* _WRITTEN INSTRUCTION_
Everything from the first line down to the line containing "bead_t = 0.8; // [0.6:0.1:1.2]" should be reproduced exactly; please include nothing else.

* _SUPPLIED DATA_

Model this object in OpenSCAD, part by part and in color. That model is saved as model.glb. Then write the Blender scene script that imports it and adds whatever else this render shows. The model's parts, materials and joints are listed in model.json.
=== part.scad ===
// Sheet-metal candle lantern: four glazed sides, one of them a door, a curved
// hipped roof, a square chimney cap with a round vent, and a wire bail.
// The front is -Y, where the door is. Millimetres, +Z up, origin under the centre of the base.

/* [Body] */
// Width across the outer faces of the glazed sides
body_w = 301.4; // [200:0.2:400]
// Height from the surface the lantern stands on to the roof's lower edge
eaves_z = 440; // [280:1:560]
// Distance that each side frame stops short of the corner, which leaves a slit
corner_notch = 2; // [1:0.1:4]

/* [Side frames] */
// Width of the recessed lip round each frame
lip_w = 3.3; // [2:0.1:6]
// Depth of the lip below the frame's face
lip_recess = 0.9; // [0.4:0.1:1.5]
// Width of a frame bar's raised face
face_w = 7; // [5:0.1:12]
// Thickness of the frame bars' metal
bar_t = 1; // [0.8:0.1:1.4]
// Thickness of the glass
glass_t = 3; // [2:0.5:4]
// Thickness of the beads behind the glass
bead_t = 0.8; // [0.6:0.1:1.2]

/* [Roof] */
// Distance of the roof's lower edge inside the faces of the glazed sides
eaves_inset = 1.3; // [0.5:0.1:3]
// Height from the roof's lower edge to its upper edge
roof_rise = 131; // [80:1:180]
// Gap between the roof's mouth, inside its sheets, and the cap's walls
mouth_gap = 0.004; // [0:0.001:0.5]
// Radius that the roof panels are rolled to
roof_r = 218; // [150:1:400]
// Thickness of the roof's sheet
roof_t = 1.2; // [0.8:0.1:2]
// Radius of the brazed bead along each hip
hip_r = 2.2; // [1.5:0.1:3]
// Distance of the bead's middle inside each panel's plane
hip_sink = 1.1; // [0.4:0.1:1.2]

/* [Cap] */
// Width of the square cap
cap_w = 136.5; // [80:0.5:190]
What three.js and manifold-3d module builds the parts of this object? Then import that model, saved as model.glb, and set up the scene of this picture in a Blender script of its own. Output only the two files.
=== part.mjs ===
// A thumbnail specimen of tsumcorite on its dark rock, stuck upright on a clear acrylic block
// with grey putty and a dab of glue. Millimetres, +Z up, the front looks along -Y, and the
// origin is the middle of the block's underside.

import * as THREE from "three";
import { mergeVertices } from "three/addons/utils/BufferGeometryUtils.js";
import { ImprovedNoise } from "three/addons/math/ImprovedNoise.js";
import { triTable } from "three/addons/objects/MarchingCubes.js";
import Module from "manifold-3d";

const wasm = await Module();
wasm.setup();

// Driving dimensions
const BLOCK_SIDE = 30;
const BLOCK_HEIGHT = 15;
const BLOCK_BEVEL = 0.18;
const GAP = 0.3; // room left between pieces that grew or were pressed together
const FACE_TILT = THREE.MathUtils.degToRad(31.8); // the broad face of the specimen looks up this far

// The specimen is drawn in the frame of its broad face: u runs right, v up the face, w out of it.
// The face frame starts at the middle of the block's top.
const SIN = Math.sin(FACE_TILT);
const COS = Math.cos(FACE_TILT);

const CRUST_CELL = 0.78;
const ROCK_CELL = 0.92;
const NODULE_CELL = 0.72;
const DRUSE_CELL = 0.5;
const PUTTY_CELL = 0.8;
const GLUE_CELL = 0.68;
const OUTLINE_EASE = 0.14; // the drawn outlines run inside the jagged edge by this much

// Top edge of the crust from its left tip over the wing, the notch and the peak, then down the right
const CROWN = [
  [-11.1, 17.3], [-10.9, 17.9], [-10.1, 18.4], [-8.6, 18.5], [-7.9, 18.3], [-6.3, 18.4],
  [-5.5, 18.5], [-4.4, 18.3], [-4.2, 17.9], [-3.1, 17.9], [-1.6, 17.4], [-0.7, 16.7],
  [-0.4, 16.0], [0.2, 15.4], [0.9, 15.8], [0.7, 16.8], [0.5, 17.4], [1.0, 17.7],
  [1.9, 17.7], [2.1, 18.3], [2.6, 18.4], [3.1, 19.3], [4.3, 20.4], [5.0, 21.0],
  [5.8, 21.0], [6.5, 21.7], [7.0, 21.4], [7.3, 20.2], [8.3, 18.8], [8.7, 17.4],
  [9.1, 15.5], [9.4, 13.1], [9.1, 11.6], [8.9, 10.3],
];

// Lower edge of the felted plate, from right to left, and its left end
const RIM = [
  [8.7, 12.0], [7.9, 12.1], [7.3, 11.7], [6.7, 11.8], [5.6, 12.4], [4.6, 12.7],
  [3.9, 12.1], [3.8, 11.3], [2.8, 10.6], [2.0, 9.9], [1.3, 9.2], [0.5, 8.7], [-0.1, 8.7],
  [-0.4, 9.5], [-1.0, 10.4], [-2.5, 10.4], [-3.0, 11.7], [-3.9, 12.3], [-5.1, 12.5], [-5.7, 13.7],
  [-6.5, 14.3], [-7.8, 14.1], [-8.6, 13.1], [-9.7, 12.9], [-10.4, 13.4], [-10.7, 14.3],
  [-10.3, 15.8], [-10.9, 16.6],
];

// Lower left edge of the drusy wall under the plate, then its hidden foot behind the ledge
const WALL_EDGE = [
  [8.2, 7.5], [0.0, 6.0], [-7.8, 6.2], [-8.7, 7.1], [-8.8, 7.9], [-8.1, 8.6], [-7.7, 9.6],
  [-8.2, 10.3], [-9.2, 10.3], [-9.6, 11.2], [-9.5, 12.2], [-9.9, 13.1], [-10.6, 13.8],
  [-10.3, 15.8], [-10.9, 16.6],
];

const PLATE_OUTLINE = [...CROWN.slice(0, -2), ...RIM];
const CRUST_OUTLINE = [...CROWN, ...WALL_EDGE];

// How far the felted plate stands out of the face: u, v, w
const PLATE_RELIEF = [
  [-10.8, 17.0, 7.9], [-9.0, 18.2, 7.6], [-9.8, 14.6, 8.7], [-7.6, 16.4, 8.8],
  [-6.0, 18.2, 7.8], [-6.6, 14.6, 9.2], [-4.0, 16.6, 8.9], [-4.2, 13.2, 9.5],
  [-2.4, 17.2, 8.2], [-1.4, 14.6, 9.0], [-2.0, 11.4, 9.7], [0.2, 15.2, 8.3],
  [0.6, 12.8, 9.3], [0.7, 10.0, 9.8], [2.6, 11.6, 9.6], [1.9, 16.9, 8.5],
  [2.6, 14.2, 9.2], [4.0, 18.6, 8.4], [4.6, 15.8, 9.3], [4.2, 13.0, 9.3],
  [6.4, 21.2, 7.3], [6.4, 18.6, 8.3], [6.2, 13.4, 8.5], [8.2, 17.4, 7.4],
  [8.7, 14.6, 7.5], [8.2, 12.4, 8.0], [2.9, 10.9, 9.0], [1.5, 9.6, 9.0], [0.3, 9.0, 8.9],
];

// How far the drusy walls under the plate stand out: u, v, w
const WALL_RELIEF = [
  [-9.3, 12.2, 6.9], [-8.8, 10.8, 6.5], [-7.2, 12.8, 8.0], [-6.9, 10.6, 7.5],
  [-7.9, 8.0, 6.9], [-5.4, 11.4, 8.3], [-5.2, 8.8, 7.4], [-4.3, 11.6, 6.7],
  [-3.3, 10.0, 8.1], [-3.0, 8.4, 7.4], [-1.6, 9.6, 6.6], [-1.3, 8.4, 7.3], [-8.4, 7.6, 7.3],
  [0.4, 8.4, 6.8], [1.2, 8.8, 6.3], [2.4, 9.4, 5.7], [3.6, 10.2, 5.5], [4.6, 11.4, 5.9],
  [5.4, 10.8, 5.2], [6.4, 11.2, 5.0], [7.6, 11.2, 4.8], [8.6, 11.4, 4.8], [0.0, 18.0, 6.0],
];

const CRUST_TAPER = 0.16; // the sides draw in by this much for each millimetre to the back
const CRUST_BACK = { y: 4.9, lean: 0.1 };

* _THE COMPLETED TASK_
Model this object in OpenSCAD, part by part and in color. That model is saved as model.glb. Then write the Blender scene script that imports it and adds whatever else this render shows. The model's parts, materials and joints are listed in model.json.
=== part.scad ===
// Sheet-metal candle lantern: four glazed sides, one of them a door, a curved
// hipped roof, a square chimney cap with a round vent, and a wire bail.
// The front is -Y, where the door is. Millimetres, +Z up, origin under the centre of the base.

/* [Body] */
// Width across the outer faces of the glazed sides
body_w = 301.4; // [200:0.2:400]
// Height from the surface the lantern stands on to the roof's lower edge
eaves_z = 440; // [280:1:560]
// Distance that each side frame stops short of the corner, which leaves a slit
corner_notch = 2; // [1:0.1:4]

/* [Side frames] */
// Width of the recessed lip round each frame
lip_w = 3.3; // [2:0.1:6]
// Depth of the lip below the frame's face
lip_recess = 0.9; // [0.4:0.1:1.5]
// Width of a frame bar's raised face
face_w = 7; // [5:0.1:12]
// Thickness of the frame bars' metal
bar_t = 1; // [0.8:0.1:1.4]
// Thickness of the glass
glass_t = 3; // [2:0.5:4]
// Thickness of the beads behind the glass
bead_t = 0.8; // [0.6:0.1:1.2]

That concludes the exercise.